The software giant’s cloud-based supply chain suite acquired new products aimed at better integrating the order process with inventory management and fulfillment.

   The software company Oracle on Monday released a set of cloud-based solutions to help companies manage their quote-to-cash process in a more integrated fashion.
   The new products, Oracle Order Management Cloud and Oracle Global Order Promising Cloud fit into a broader package it calls the Oracle Supply Chain Management Cloud.
   The products are designed to harmonize the process of taking an order with that of fulfilling the order, along with steps in between like visibility.
   “In the past, these different processes were often siloed, particularly when some elements operated in the cloud and some did not,” Oracle said in a statement.
   In an interview with American Shipper, Jon Chorley, Oracle group vice president of supply chain management product strategy, said, “Supply chain has been a laggard – it’s still to be fully developed in the cloud.
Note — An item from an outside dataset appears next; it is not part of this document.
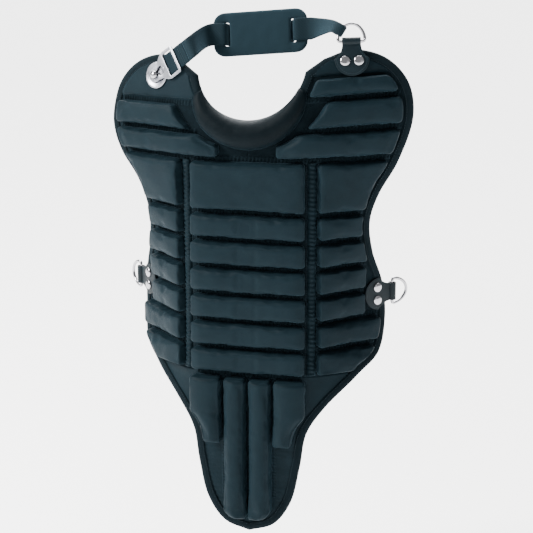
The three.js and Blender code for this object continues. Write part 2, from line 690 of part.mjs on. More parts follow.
addBackings();
addCentrePads();
addNeckRoll();
for (const [name, side] of SIDES) {
  addShoulderPads(name, side);
  addWingPads(name, side);
  addTailTubes(name, side);
}
addBindings();
for (const [name, side] of SIDES) {
  const names = { ring: `waist_ring_${name}`, tab: `waist_tab_${name}`, rivet: `waist_rivet_${name}` };
  addRingSet(names, fittingMatrix([side * WAIST_RING[0], WAIST_RING[1]], TAB_REST, side * -90));
}
const shoulderNames = { ring: "shoulder_ring", tab: "shoulder_tab", rivet: "shoulder_rivet" };
addRingSet(shoulderNames, shoulderRingMatrix());
addStud();
addMesh(
  "hook",
  hookGeometry().applyMatrix4(fittingMatrix(STUD, HOOK_REST, HOOK_ANGLE - 90)),
  "steel",
);
addNeckPad();
addWebbing();

export default part;
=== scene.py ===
"""The looks of a quilted catcher's chest protector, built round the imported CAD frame.

The soft parts are made flat, as they are cut and sewn, and are then draped over the body. A flat place is
(u, w, n) in millimetres: u is the distance across from the centre line, w is the height, and n is the height
above the front of the backing. Left and right are as seen from the front.
"""

import math
from contextlib import contextmanager

import bmesh
import bpy
import numpy as np
from mathutils import Matrix, Vector


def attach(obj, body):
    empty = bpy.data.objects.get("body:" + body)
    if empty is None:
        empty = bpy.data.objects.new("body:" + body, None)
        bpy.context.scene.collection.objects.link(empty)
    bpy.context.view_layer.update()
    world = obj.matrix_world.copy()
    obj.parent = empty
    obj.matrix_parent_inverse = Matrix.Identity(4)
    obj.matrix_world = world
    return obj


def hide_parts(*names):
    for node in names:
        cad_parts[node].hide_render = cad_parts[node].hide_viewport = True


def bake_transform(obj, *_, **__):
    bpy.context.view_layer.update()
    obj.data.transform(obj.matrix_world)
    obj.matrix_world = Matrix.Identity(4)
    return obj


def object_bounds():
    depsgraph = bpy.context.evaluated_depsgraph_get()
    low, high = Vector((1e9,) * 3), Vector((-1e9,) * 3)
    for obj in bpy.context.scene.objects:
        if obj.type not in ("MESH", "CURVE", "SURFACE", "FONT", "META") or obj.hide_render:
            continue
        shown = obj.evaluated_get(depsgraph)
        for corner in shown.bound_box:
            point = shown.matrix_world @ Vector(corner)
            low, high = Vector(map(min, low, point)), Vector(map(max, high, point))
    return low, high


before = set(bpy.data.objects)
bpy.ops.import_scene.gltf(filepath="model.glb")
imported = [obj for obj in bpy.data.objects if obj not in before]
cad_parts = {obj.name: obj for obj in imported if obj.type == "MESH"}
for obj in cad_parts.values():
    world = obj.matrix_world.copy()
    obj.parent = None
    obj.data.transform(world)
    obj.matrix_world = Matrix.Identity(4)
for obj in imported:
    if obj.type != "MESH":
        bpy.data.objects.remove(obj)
cad_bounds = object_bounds()

MM = 0.001
SIDES = (("left", -1), ("right", 1))


def linked(name, data):
    """A new object in the scene."""
    made = bpy.data.objects.new(name, data)
    bpy.context.scene.collection.objects.link(made)
    return made



# ---------------------------------------------------------------- the camera, at the photograph's angle

CAMERA_RIGHT = Vector((0.9724, 0.2334, 0.0))
CAMERA_UP = Vector((-0.0636, 0.2648, 0.9622))
CAMERA_BACK = Vector((0.2246, -0.9357, 0.2723))
CAMERA_DISTANCE = 3.04
CAMERA_OFFSET = (0.0245, 0.031)  # to the right and up, which sets where the vest stands in the picture
CAMERA_LENS = 143.6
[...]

A lot of what we’re doing is complementing our cloud applications in an ERP context. So, we have broad human resources, procurement, customer relationship management, but what we didn’t have was the capability to take and process orders.
   “Now we’ve added the ability for them to take orders, process and fulfill those orders, access inventory through to accounts payable.”
   Chorley said there is a disconnect between what a company sells and what it can efficiently fulfill.
   “Let’s say you’re a Salesforce customer,” he said. “You’re running it through your marketing department. But when it comes to taking or configuring an order, you use a third party. Folks sometimes actually have a third party system. Those third party systems don’t usually have full-blown inventory management or fulfillment capabilities. Then you get into one or two or three master data synchronization efforts, and it’s difficult to get a picture of what’s going on across the transaction. It’s difficult to enforce policies across those systems.
   “And so you get revenue leakage. People are selling products you can’t ship, they aren’t selling product you can ship. They’re missing up-sell opportunities. With (the new) release, that quote-to-sales process is completely integrated front to back. It becomes a much more well-orchestrated process, where marketing integrates with the sales activity. As an order is being captured, you have ability to direct sales person to do the right thing. Sell the old stuff or promote the new stuff.”
   Chorley noted that an Oracle survey found retailers have an average of 5.4 order capture systems and 4.6 order fulfillment systems. As retailers have rushed to meet consumer demand for e-commerce orders and other new channels, the system integrations supporting those orders have not kept pace.
   “No business is static,” said Chorley. “They bring on a web store. They probably have things buttoned down, and then all of a sudden, they’re doing a web store. Or they make an acquisition, or they get into an after-market service. Those things tend to get people to do tactical solutions, which adds to the complexity. It’s necessary, but it comes at a cost.
   “Moving stuff to a cloud, they broke apart the comfort zone of a single order mgmt system. They faked it on the back end. They have absorbed the complexity and cost on the back end. And they’d like to resolve that. Any processes will require exception management and they’re looking how to manage that better.”
   Chorley said the Oracle’s new products are meant to “help people consolidate that on the cloud.”
   In particular, the touch points connecting the new products to Oracle Transportation Management – its TMS platform – are in the fulfillment area. Orders processed in the order management and order promising products are passed to OTM system to schedule dock appointments or secure capacity. Chorley said the idea is to do that earlier, so that transportation managers can make better decisions.
   “Uncertainty upstream causes exception management downstream,” he said. “You might be having to scramble to meet a customer promise because the promise was improperly given. You generally try to keep the promise, but that sometimes means tight shipment deadlines, expediting. Through a revenue management process, capturing the demand properly, and then driving that into fulfillment system in the optimal way. So instead of it being an exception management process, the hope is you can secure more consistent logistics capacity, go (less-than-truckload) instead of parcel, structure things in a more managed way.
   “Taking and shipping orders is a mature business practice,” added Chorley. “What’s happening is businesses are coping, they’re coping with that complexity. They’re executing coping mechanisms, and some are doing it well, but it’s coming at a cost. Not so much that people don’t know what best practice is, it’s they’re dealing with systems that offer a low level of support of what they need to do.”